Ohio shut down and moved polling places. Pennsylvania enacted legislation that was supposed to deliver the state to Republican Mitt Romney. Texas was blocked from adopting specific voter ID requirements that would have prevented many people from voting. Sixteen states now require photo IDs for voting while 34 states have non-photo requirements. In Indiana, eight nuns were prevented from voting because they lacked photo IDs, usually drivers’ licenses. Together, during the 2012 elections, the Justice Department monitored voting activities in 20 states for irregularities. And Congressional and legislative gerrymandering continues unabridged, contorting all-black districts so that others can be bleached.

So because of the 1965 Voting Rights Act, and despite an occasional aberration, the black vote in Maryland (as well as nationally) is solidly Democratic.
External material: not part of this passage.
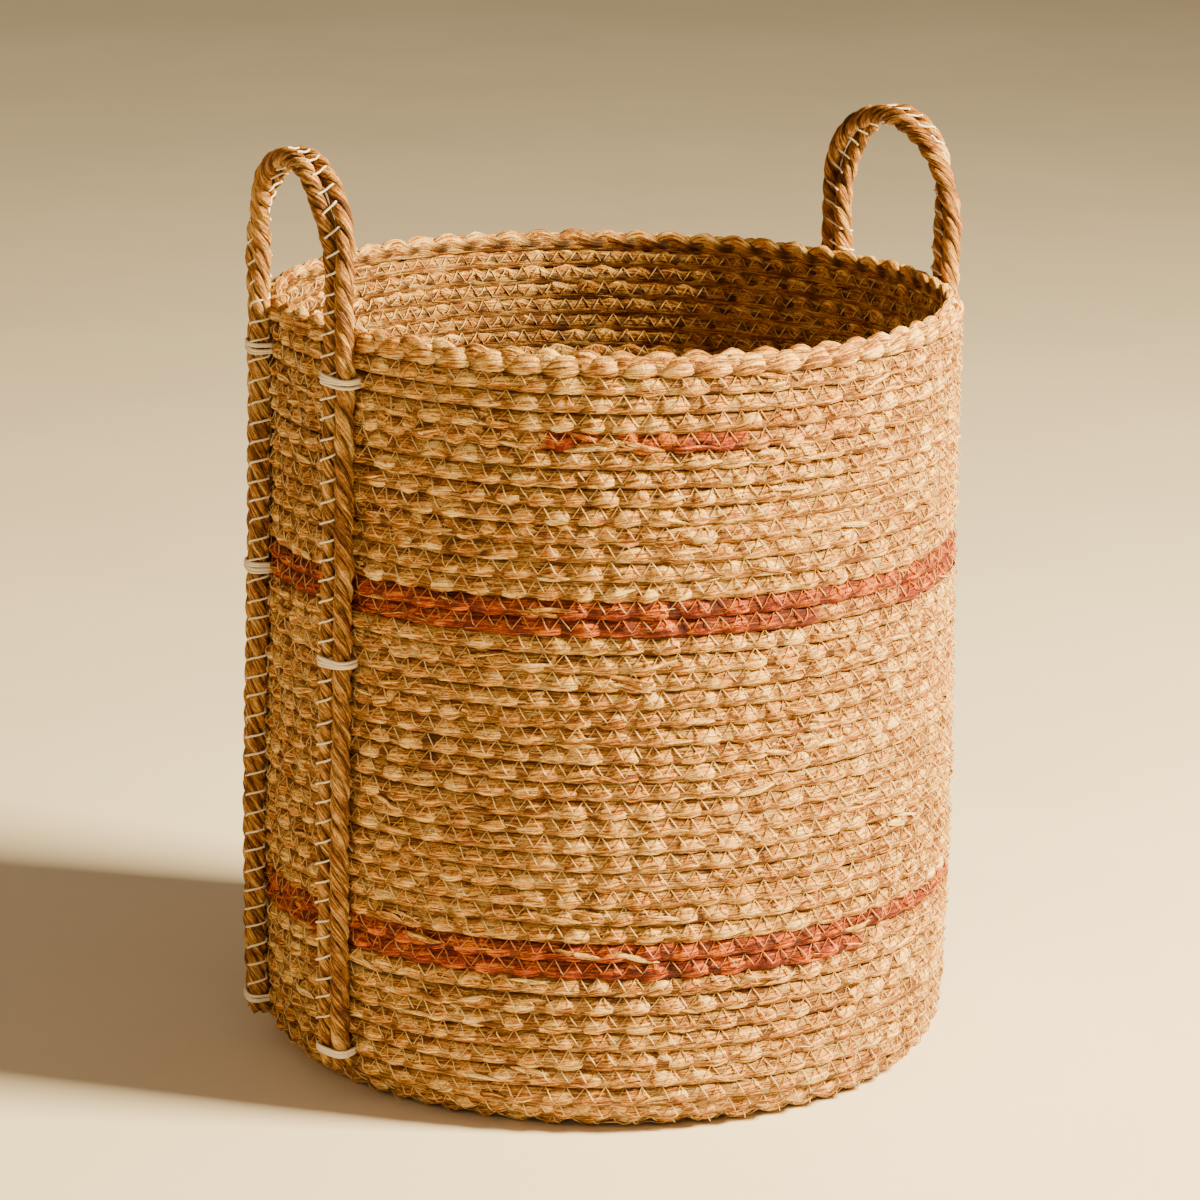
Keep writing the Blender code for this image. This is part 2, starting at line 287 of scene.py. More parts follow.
straw = strawFinish(
    "straw",
    [(0.04, (0.17, 0.055, 0.008)), (0.34, (0.50, 0.205, 0.030)), (0.60, (0.77, 0.41, 0.080)),
     (0.96, (0.98, 0.74, 0.31))],
    [(0.06, (0.09, 0.006, 0.0002)), (0.50, (0.28, 0.026, 0.0002)), (0.98, (0.74, 0.200, 0.0))],
)
handleStraw = strawFinish(
    "handleStraw",
    [(0.02, (0.11, 0.032, 0.005)), (0.36, (0.37, 0.150, 0.023)), (0.62, (0.58, 0.275, 0.052)),
     (0.98, (0.85, 0.57, 0.20))],
    [(0.2, (0.3, 0.04, 0.005)), (0.8, (0.7, 0.2, 0.03))],
)
sewingThread = threadFinish(
    "sewingThread", [(0.25, (0.34, 0.18, 0.050)), (0.5, (0.58, 0.38, 0.140)), (0.8, (0.86, 0.69, 0.38))], 1.6)
cotton = threadFinish(
    "cotton", [(0.2, (0.66, 0.54, 0.40)), (0.5, (0.82, 0.74, 0.60)), (0.85, (0.92, 0.87, 0.76))], 1.1)
print("finishes mixed")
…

Blacks voted 90 percent for Barack Obama in both 2008 and 2012. In Maryland, 33 percent of the population is black, the largest of any state outside of the Deep South. Baltimore City is 69 percent black and Prince George’s County is 74 percent black and contains one of the wealthiest black enclaves in America, Mitchellville. And over the years, Baltimore County has experienced the largest growth in black population of any non-black county in the nation.

Maryland has been among the states at the forefront of facilitating the voting experience. The state’s initial experiment with early voting began slowly but is gaining steadily in popularity as its availability becomes known. And efforts to expand early voting by increasing the number of days as well as polling places is high on the agenda in Annapolis this year. Absentee ballots are available to anyone as is provisional voting. And the legislature has before it this session a bill to allow online voting. Title 5 is not only a protection. It’s a right. And the know-nothing conservative answer is to rig the system.